Our handler variable now contains a reference to a handler function name in our handlers.js file - we then create an object using the information gathered from the request object - this includes parsing our gathered data string to an object using a helper function from our helpers.js file.

Our handler variable (which is a function) calls the appropriate function in our handler.js file and passes along our data object (containing the information gathered from the client request) and will receive a status code and a payload from a callback.

data.js

Before we dive into the handlers.js file, we need to look at the data storage functions we have here. These are what ultimately get called by the handler functions once they extract the appropriate data from the client request data object sent from the index.js file.

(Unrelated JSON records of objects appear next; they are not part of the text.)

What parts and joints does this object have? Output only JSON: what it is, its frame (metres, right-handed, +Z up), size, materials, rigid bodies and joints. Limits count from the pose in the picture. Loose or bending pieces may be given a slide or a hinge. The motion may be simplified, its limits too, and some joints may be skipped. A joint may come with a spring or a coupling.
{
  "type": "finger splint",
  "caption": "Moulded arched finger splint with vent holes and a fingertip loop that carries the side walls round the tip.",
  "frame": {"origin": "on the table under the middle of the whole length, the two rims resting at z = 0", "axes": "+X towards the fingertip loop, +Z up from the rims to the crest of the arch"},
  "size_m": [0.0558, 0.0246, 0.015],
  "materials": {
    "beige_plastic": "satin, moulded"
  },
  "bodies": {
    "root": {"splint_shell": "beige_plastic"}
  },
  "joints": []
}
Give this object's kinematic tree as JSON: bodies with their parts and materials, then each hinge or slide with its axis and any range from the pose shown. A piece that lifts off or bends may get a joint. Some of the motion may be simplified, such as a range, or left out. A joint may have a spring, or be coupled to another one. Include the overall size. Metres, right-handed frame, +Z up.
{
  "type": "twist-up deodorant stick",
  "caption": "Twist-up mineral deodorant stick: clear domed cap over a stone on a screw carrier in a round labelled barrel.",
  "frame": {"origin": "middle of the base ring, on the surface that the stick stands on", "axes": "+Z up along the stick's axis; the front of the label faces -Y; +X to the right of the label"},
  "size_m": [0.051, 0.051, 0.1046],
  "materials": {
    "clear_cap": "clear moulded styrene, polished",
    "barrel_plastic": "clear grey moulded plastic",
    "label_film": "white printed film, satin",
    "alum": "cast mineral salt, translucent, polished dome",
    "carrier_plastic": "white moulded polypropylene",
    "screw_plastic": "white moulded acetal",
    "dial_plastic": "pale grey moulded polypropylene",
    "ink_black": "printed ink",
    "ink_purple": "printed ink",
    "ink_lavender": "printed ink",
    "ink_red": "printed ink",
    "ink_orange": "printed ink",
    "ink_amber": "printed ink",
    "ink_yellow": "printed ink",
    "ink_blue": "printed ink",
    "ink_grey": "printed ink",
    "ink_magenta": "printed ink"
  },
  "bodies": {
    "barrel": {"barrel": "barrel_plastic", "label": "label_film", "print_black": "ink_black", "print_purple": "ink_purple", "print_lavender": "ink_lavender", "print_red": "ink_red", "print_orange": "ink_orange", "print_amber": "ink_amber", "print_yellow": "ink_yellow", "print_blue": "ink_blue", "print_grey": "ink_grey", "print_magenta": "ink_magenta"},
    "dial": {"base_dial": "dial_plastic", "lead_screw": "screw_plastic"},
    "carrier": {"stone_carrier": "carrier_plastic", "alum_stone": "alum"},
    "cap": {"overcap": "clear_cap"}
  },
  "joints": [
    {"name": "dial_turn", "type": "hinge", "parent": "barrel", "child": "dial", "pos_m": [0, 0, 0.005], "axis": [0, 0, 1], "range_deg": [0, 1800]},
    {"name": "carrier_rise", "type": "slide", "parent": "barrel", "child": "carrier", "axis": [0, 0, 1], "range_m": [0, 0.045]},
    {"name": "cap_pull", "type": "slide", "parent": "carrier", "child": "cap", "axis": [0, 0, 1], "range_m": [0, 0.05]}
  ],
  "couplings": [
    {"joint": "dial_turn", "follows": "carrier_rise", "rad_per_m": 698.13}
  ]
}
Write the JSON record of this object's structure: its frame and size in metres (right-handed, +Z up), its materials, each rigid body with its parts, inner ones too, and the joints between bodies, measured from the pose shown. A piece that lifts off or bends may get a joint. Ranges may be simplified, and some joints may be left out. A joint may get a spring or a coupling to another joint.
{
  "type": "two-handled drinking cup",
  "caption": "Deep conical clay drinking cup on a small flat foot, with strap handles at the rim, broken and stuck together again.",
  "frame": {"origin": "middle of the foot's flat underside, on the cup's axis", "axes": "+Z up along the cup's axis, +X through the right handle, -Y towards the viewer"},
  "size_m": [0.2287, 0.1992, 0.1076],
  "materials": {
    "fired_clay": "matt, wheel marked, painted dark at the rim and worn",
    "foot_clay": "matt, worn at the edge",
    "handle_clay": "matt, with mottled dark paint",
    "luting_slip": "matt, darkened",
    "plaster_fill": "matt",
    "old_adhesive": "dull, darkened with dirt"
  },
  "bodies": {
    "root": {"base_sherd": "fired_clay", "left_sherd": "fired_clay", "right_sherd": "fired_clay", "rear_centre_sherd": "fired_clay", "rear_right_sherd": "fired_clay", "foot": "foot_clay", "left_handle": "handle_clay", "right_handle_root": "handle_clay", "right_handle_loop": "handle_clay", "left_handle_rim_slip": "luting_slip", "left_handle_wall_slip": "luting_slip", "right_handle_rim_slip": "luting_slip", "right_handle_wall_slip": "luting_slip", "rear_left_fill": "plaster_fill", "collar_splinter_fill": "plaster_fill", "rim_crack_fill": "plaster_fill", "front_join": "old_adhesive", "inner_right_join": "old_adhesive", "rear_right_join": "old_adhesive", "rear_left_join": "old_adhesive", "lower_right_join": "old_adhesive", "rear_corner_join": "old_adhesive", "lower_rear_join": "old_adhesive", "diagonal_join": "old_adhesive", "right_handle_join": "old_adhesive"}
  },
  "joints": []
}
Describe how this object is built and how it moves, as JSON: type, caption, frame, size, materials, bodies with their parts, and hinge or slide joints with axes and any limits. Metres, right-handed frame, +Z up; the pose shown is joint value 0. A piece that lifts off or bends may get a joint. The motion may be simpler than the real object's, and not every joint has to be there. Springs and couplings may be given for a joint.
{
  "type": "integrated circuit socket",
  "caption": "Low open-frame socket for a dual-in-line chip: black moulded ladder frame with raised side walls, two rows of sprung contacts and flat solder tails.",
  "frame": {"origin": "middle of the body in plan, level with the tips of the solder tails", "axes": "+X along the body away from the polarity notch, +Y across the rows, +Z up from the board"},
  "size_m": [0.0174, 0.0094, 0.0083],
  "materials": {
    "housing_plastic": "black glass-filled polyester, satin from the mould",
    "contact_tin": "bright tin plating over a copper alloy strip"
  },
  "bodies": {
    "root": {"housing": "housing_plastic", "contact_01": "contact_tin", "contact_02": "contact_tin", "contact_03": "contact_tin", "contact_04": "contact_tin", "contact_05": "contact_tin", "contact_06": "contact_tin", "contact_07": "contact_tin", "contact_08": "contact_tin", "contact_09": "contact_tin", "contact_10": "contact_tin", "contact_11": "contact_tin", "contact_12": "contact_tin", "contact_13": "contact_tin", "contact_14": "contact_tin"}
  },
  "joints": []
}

It’s important to note that we have a folder within our project directory called “.data” - this is where we store our data. Additionally, that folder has subfolders such as “token” and “users” for specific pieces of data.

Our data object that we export from the data.js file has four functions - create, read, update and delete. These all correlate to handler functions that work with CRUD functionality. This project currently only write to local file stores (soon to be updated to use MongoDB or a hosted PostgreSQL DB - I haven’t decided on which) - as such, the first thing the data.js file does is grab the current project directory. We also create a .data file to store data files (one per user) and add that on to the project directory filepath so that we can write files to it.

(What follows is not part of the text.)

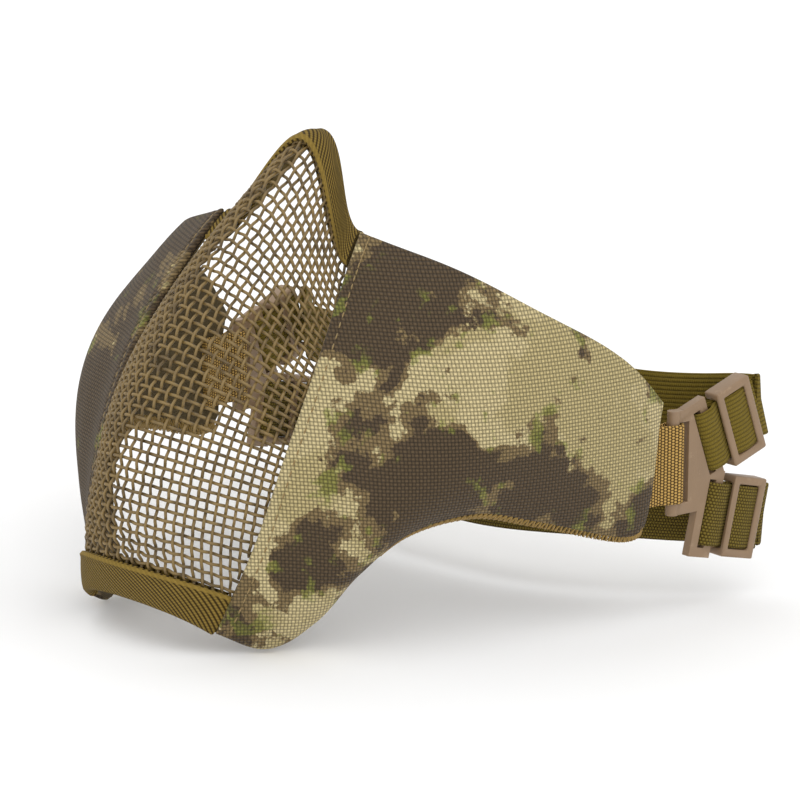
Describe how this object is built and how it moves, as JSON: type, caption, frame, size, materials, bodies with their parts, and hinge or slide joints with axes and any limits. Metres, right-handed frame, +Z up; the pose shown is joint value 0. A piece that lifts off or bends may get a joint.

The create function takes a directory, filename to create, data object and a callback (which returns an error and data - data in the event that we’re reading a file and need to return the contents). We open the file using the project direcotry, file directory and concatenating the filename and “.json” and pass the appropriate I/O flags - they allow for writing to the file and also create the file if it doesn’t exist. If there is no error, we have a file descriptor ready to use.

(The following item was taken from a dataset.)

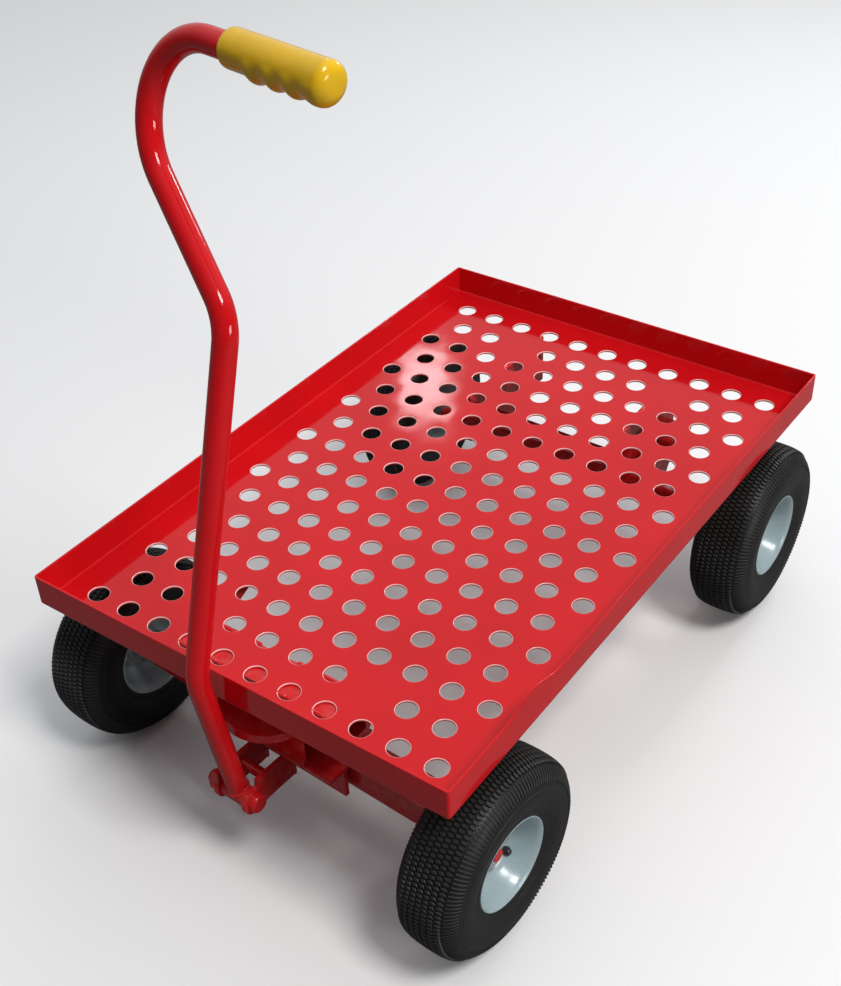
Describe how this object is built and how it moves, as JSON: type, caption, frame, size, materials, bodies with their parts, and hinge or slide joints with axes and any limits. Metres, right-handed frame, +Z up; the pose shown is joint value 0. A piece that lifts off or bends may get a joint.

We take the date object to write (which is a javascript object), stringify it and call fs.write, passing along our file descriptor and the stringified data object. If there is no error, we close the file. We also handle all possible errors sent from callbacks along the way.

The read function accepts as parameters a directory, a filename and sends a callback to the handler that invokes it (responding with an error and the data we’re reading from the file system). The subfunction in the handlers.js file that calls the data.read function passes along a data object containing identifying data used to find the right file to read from (we’re using a phone number in this case). Just as with the create function, we use the node fs module to read the file using the project directory + file directory + filename passed + “.json” - if there is no error and there IS data from the callback, we parse the JSON to an object and include it in the callback.

The update function accepts the exact same parameters as the create function - we need to check that the file exists so we first open it. If it exists, we truncate the file using the file descriptor passed from opening it - if there is no error, we use fs.writeFile and stringify the data before passing it to the file. Then we close the file and we’re all done.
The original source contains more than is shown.